**Stated exercise**
Print verbatim the opening line of the material and every subsequent line through the one containing "bpy.context.view_layer.objects.active = item".
***
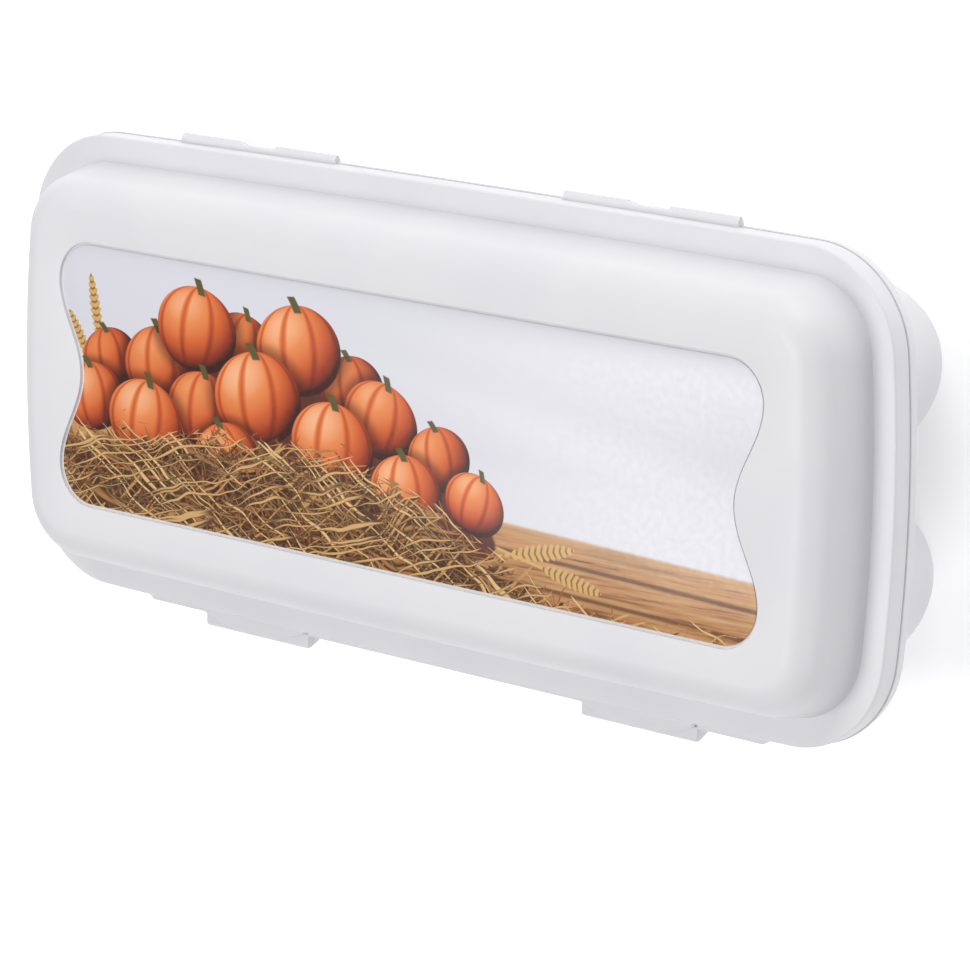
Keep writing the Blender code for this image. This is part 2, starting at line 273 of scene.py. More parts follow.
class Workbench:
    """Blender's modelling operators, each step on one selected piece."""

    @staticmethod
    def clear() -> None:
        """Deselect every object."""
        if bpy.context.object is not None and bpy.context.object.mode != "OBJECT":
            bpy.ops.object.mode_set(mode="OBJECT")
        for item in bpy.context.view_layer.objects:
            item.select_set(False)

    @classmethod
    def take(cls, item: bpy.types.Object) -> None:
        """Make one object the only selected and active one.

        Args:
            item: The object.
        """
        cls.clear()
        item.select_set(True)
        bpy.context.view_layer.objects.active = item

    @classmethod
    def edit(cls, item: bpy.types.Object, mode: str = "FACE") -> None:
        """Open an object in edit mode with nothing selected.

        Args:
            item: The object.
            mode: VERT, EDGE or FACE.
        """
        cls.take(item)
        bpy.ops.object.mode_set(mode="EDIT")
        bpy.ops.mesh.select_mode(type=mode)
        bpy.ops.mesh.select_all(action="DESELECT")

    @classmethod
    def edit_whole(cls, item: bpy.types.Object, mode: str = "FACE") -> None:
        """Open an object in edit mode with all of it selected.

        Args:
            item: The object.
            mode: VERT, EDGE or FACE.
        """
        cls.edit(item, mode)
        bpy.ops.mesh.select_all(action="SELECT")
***
**Output below**
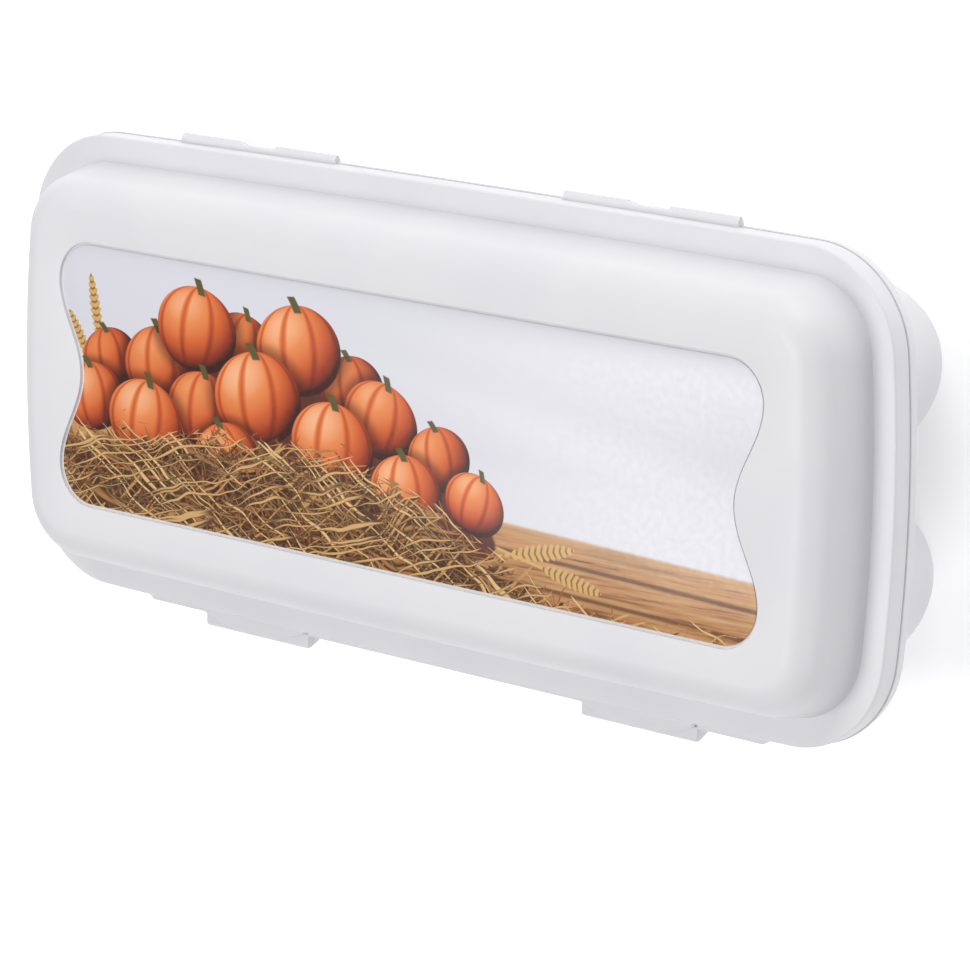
Keep writing the Blender code for this image. This is part 2, starting at line 273 of scene.py. More parts follow.
class Workbench:
    """Blender's modelling operators, each step on one selected piece."""

    @staticmethod
    def clear() -> None:
        """Deselect every object."""
        if bpy.context.object is not None and bpy.context.object.mode != "OBJECT":
            bpy.ops.object.mode_set(mode="OBJECT")
        for item in bpy.context.view_layer.objects:
            item.select_set(False)

    @classmethod
    def take(cls, item: bpy.types.Object) -> None:
        """Make one object the only selected and active one.

        Args:
            item: The object.
        """
        cls.clear()
        item.select_set(True)
        bpy.context.view_layer.objects.active = item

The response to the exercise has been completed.